Less than half of one percent of Americans attend Ivy-Plus colleges, according to the National Bureau of Economic Research (NBER). Yet these twelve colleges account for more than 10% of Fortune 500 CEOs, a quarter of U.S. Senators, half of all Rhodes scholars, and three-fourths of Supreme Court justices appointed in the last half-century.

With the above information in mind, Raj Chetty, David J. Deming, and John N. Friedman concluded from their research for NBER that the eight Ivy League colleges plus Chicago, Duke, MIT, and Stanford could diversify the socioeconomic backgrounds of America’s leaders by changing pieces of their admissions practices. They shared their conclusions in a July 2023 study that found that highly selective private colleges currently amplify the persistence of privilege across generations.

The authors strove to answer these main questions throughout their study: Do highly selective private colleges amplify the persistence of privilege across generations by taking students from high-income families and helping them obtain high-status, high-paying leadership positions? Conversely, to what extent could such colleges diversify the socioeconomic backgrounds of society’s leaders by changing their admissions policies?

The authors discovered that children from families in the top 1% are more than twice as likely to attend an Ivy-Plus college (Ivy League, Stanford, MIT, Duke, and Chicago) as those from middle-class families with comparable SAT/ACT scores. Two-thirds of this gap is due to higher admissions rates for students with comparable test scores from high-income families. To understand why admission differed so much by parental income, the researchers analyzed the process at the individual level using admissions records. They used their findings, along with earlier research that they conducted, to build their data.

The biggest percentage (46%) of the admissions advantage comes from preferential admission for students whose parents attended the same college, known as legacy students. Legacy students from families in the top 1% are five times as likely to be admitted as the average applicant with similar test scores, demographic characteristics, and admissions office ratings; legacy students from families below the 90th percentile are three times as likely to be admitted as peers with comparable credentials.

The second largest advantage (30%) in admissions for students is from families in the top 1%. The researchers say the candidates are judged to have stronger non-academic credentials, such as extracurricular activities and leadership traits than students from lower-income families. Students from the top 1%, who usually attend private, non-religious schools, are also more likely to obtain higher ratings on the strength of their teacher recommendation and guidance counselor letters compared to public school students. These two factors significantly contribute to non-academic ratings – suggesting that high schools may play a key role in explaining why students from high-income families have higher non-academic ratings. In fact, the share of students receiving high non-academic ratings rises from 15% to nearly 40% going from public schools to non-religious private institutions.

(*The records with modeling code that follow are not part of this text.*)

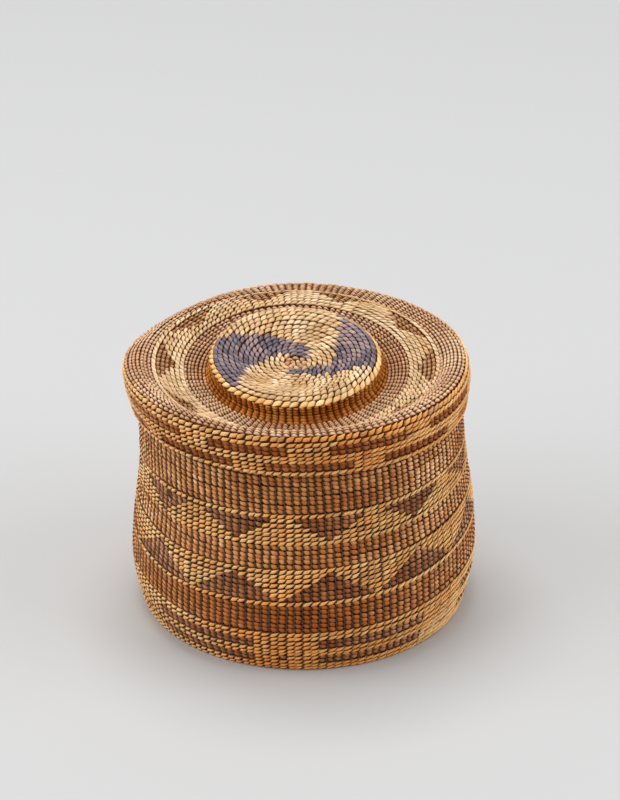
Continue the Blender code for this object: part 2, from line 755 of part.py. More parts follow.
def build_lid(parts, cutters, surfaces):
    """Lid fabric with the overlay and the rattle that it carries."""
    stations = lid_stations()
    path = Path(curve_through(list(stations.values())))
    outer_face = path.stretch(0.0, path.lengths[-1], 0.0)
    outer_face[-1] = stations["middle"]
    shell = turn_shell("lid_shell", list(reversed(outer_face)), LID_FABRIC, False, settle_lid, parts)
    settle_piece(shell, settle_lid, surfaces["root_pale"])
    corner_length = path.length_at(stations["corner"])
    build_flange_overlay(path, corner_length, parts, cutters, surfaces["straw"])
    build_top_overlay(path, stations, parts, cutters, surfaces["straw_pale"])
    build_knob_overlay(path, stations, parts, cutters, surfaces)
    build_rattle(parts, surfaces)


def hang_lid_on_axis(parts, names):
    """Parent the lid's pieces to an empty on the axis of its lift."""
    axis = bpy.data.objects.new("lid_lift_axis", None)
    axis.location = (0.0, 0.0, mouth_height())
    parts.objects.link(axis)
    bpy.context.view_layer.update()
    for name in names:
        piece = parts.objects[name]
        piece.parent = axis
        piece.matrix_parent_inverse = axis.matrix_world.inverted()


def main():
    """Build the whole basket."""
    for old in list(bpy.data.objects):
        bpy.data.objects.remove(old, do_unlink=True)
    parts = make_collection("lidded_basket", True)
    cutters = make_collection("cutters", False)
    surfaces = {name: make_material(name, colour, 0.75) for name, colour in COLOURS.items()}
    build_body(parts, surfaces)
    build_wall_overlay(parts, cutters, surfaces)
    on_body = {piece.name for piece in parts.objects}
    build_lid(parts, cutters, surfaces)
    hang_lid_on_axis(parts, [piece.name for piece in parts.objects if piece.name not in on_body])


main()
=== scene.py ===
"""Looks of a round lidded basket of twined root with grass overlay and a rattle in its knob.

Every stitch is its own small closed form, placed on the same profiles as the solids and settled
into the same leaning, slumped shape. Lengths are in millimetres unless a name says otherwise.
"""
import math

import bpy
import numpy as np
from mathutils import Matrix, Vector


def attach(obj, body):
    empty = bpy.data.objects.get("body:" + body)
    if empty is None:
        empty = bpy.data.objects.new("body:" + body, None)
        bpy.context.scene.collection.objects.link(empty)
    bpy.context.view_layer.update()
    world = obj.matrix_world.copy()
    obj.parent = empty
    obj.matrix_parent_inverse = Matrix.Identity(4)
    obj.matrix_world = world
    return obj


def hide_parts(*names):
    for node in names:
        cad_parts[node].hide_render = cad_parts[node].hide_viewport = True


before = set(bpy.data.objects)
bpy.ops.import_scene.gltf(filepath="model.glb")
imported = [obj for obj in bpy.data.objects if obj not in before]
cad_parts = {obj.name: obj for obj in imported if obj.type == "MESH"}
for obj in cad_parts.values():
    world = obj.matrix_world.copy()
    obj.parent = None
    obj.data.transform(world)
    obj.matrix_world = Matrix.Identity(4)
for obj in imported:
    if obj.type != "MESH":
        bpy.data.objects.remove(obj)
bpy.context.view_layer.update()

MM = 0.001
TURN = 2.0 * math.pi

# Body fabric, as in the solids
FOOT_RADIUS = 65.2
FOOT_ROUNDING = 1.4
BELLY_RADIUS = 70.2
BELLY_HEIGHT = 19.0
WAIST_RADIUS = 65.6
WAIST_HEIGHT = 74.0
MOUTH_INSET = 2.4
BODY_FABRIC = 1.9

# Lid fabric, as in the solids
SHOULDER_HEIGHT = 108.3
MOUTH_DROP = 6.8
CORNER_DROP = 1.2
RING_DROP = 2.9
CROWN_DROP = 5.8
SUNK_DROP = 6.8
KNOB_TOP_DROP = -0.1
FLANGE_DEPTH = 17.7
LID_FABRIC = 1.4
FLANGE_PLAY = 1.4
FLANGE_FLARE = 1.7
CORNER_ROUNDING = 1.3
SHOULDER_INSET = 4.2
RING_INSET = 7.3
CROWN_INSET = 11.1
KNOB_RADIUS = 34.4
KNOB_ROUNDING = 1.2
KNOB_FILLET = 2.0
KNOB_DISH = 3.6
FLOOR_MARGIN = 1.6
SEAT_GAP = 0.3

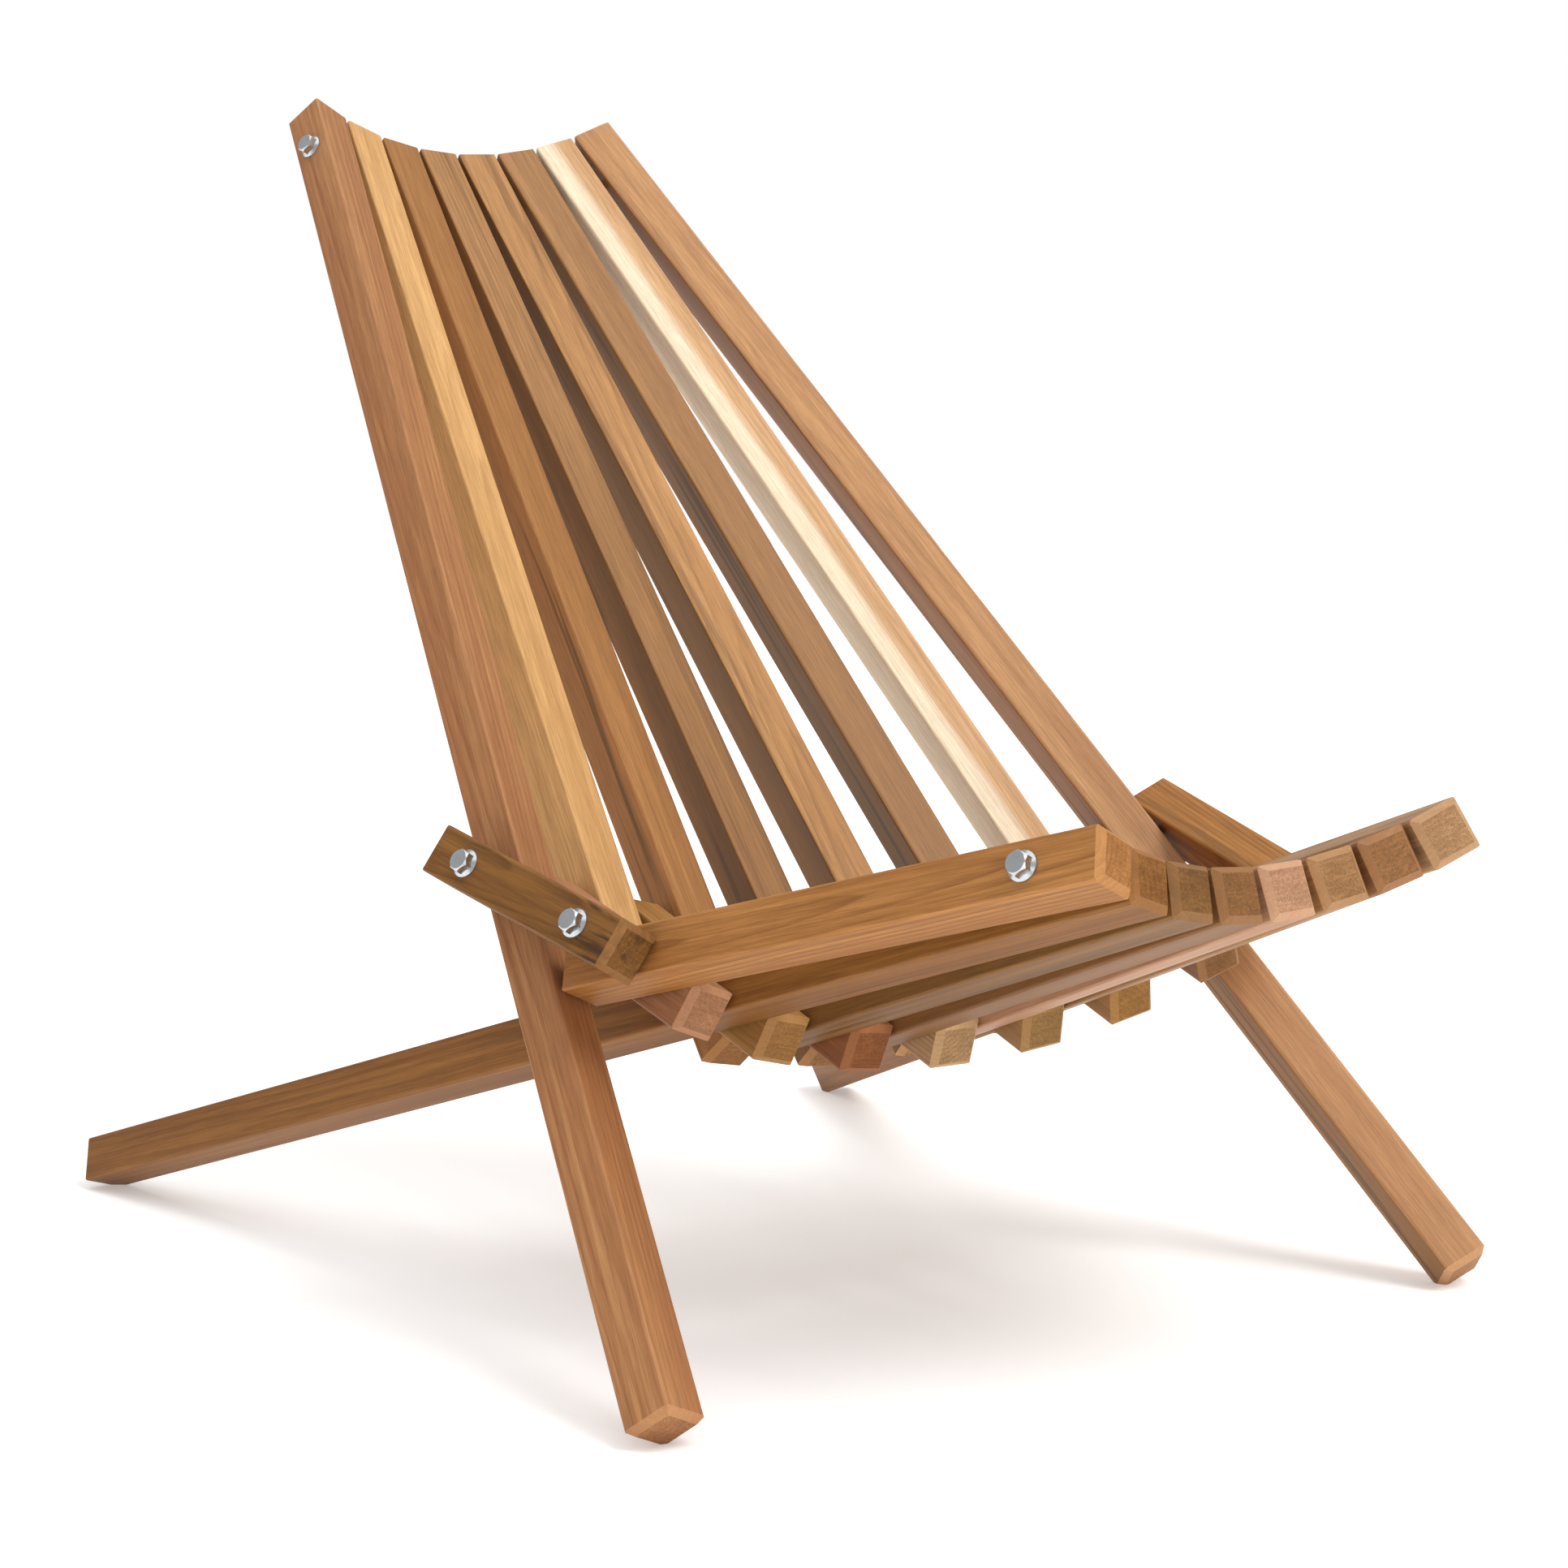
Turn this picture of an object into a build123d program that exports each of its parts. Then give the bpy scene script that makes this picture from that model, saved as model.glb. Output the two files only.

Twenty-four percent of the admissions advantage for students from top 1% families can be explained by the recruitment of athletes. The share of recruited athletes rises from just 5% for students from the bottom 60% of the parental income distribution to more than 13% for students from the top 1%.

The authors answered their two main questions using a new anonymized panel dataset that links several sources of administrative data. Researchers obtained data on 1) information from parents’ and students’ federal income tax records; 2) college attendance information from the Department of Education; 3) data from the College Board and ACT on standardized test scores; and 4) application and admissions records from several highly selective public and private colleges covering 2.4 million students.

The authors concluded that the effect of attendance at Ivy-Plus schools proved to be instrumental in influencing the trajectory of one’s income and career. They found that the marginal student who attends an Ivy-Plus college instead of the average highly selective public flagship is about 60% more likely to reach the top 1% of the income distribution at age 33, nearly twice as likely to attend a highly ranked graduate school, and three times as likely to work at a prestigious firm.

The authors’ findings indicate that revisiting three key aspects of the admissions process – preferences given to children of alumni, to students from certain high schools that produce strong non-academic credentials, and to recruited athletes – could significantly increase socioeconomic diversity.